I don’t know, Walaa! I am in two minds about all this. On the one hand your point that terrorists do not have the word tattooed on their forehead is very true – yet on the other hand there is something profoundly UN-British in the way the Police are now stopping citizens randomly when going about their lawful business – even if and possibly especially if they appear the sort who would never be engaged in illlegal activities, particularly related to terrorism.
I think that the most effective anti-terrorism work is done undercover – in other words by the infiltration of terrorist groups and millieus by those working for the security services and Police. To my mind we need to concentrate on this and less on the “Sledgehammer to crack a nut” approach which I think random stops and search epitomise!

Walaa

Walaa
10 Dec, 14:11

But on what basis do you define the sort of people who would NEVER be engaged in illegal activity, because so far we had terrorist from wide spectrum of backgrounds, and here is where the problem lies. I too know how you feel and why you feel the way you do. Maybe I am a little more resilient and somewhat empathetic to the police because of where I grow up (the police here still calls members of the public sir and mam treats them with respect and say please and thank you.

I also feel that maybe we are unfairly pointing the finger at the police while all they are doing is implement laws that our “elected” representatives has passed on our behalf.

It doesn't add up...

It doesn't add up...
11 Dec, 00:59

The intelligence services tell us they are tracking about 2,000 terrorism suspects in the UK (doubtless from many different walks of life, and most of whom will turn out not to be terrorists but merely sympathisers or completely innocent). Since the Good Friday Agreement at most a few dozen have been convicted of terrorist offences which remain rare. Government statistics show an average of about 1.5 plots per year being disrupted (“a dozen plots in eight years”).

We have a population of over 60 million. The proportion of terrorists within it is miniscule. The chances of intercepting a terrorist via stop and search are truly minute, unless you make it a totally oppressive and pervasive regime, the cost of which would pay for a lot of improvements to the rate of unnecessary deaths in the NHS, saving many more lives than are lost through terrorism.

Police resources would be better spent on dealing with gang violence and murder rather than Section 44 stops. That’s a problem they are much better equipped to tackle – and it would make us feel genuinely safer.

I find it interesting that in the 178 page document on the CONTEST anti-terrorist strategy from the Home Office, Section 44 only gets the following brief mention:

“Several police powers which are
important to the Pursue workstream
have attracted negative comment
from some communities. They
include Section 44 (police stop and
search powers) and Schedule 7 (stop
and search powers at ports). The
Government is engaging in community
consultation about these powers,
which need to be retained but in
a way that commands support.”

There is no explanation or justification for the powers offered, yet there are pages and pages of justification for other actions. Police campaigns against particular groups, such as trainspotters and serious amateur photographers, really are not at all helpful.
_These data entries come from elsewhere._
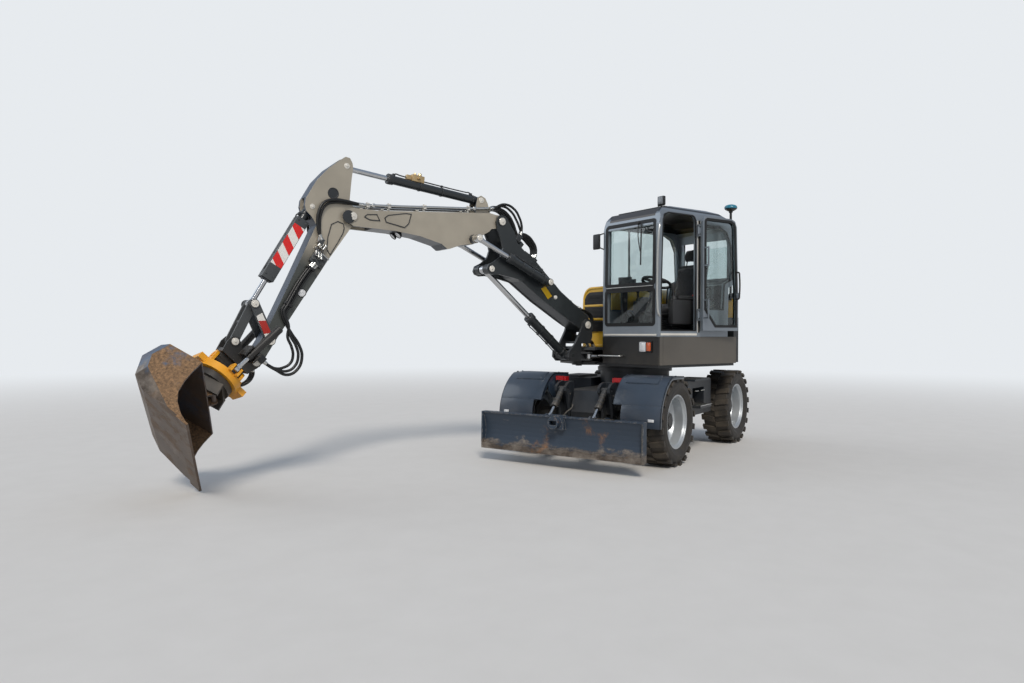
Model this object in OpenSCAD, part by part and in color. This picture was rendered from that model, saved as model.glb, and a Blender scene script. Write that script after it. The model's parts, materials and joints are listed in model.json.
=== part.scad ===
// Compact wheeled excavator with offset boom, tilt rotator and grading bucket.
// Millimetres; the chassis runs along X with the blade at +X, Z is up.

/* [Running gear] */
// Tyre diameter over the lugs
wheel_d = 975; // [940:5:1000]
// Tyre section width
tyre_w = 360; // [320:5:380]
// Rim flange diameter
rim_d = 600; // [570:5:620]
// Distance between the axles
wheelbase = 2160; // [2120:10:2220]
// Blade axle ahead of the slew centre
axle_ahead = 1055; // [1040:5:1080]
// Track between tyre centres
track = 1690; // [1680:5:1710]
// Bolt circle of the wheel studs
hub_pcd = 275; // [250:5:290]
// Bars of tread on each tyre half
tyre_bars = 20; // [16:1:24]

/* [Chassis] */
// Underside of the chassis box
chassis_z0 = 440; // [420:5:460]
// Top of the chassis box
chassis_z1 = 800; // [780:5:820]
// Chassis box width
chassis_w = 640; // [600:10:660]
// Slew ring diameter
ring_d = 880; // [820:10:920]
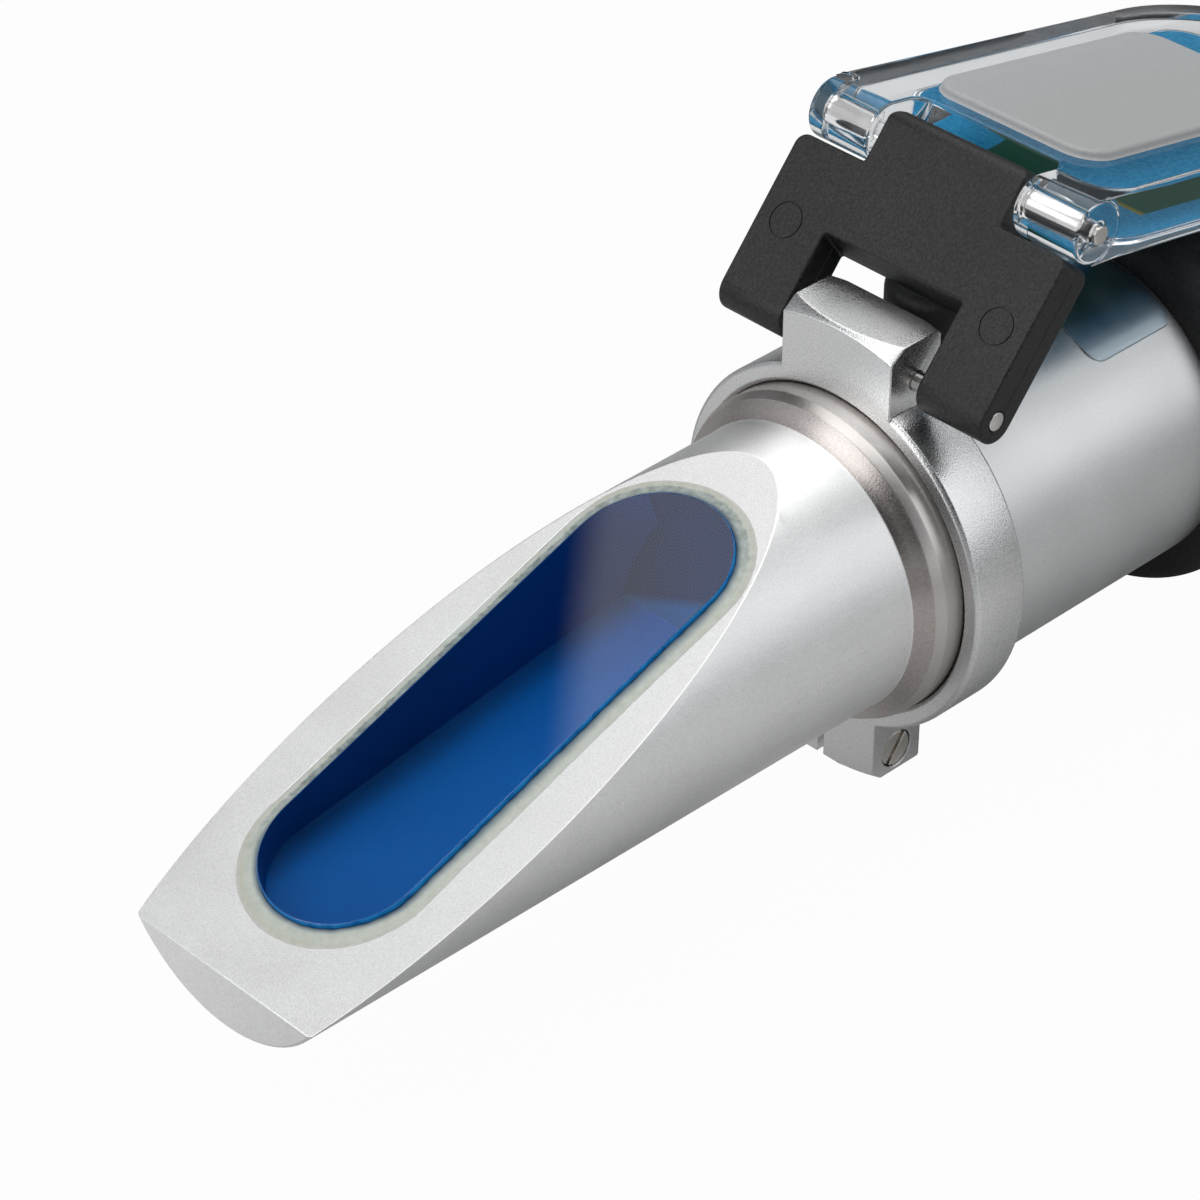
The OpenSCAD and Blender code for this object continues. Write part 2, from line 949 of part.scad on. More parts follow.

If you were a terrorist, knowing about the police obsession, would you disguise yourself as a trainspotter or use a very obvious SLR camera, or would you choose some other disguise? If you were the police, wouldn’t you rather have the trainspotters also keeping an eye out for suspicious people with large rucksacks at Luton station in between noting down engine numbers, or have a pin sharp photo of a real terrorist suspect that puts CCTV to shame?

Walaa

Walaa
11 Dec, 09:28

It doesn’t add up…. again thank you, and I think your idea of using trainspotters to help stop any suspicious characters is a clever one.

I feel that we seem to point the finger at the police while the body we should question is the legislators and law makers. They are the ones who are responsible for this mess, and not the police, who all they are doing is execute the law as it was passed to them.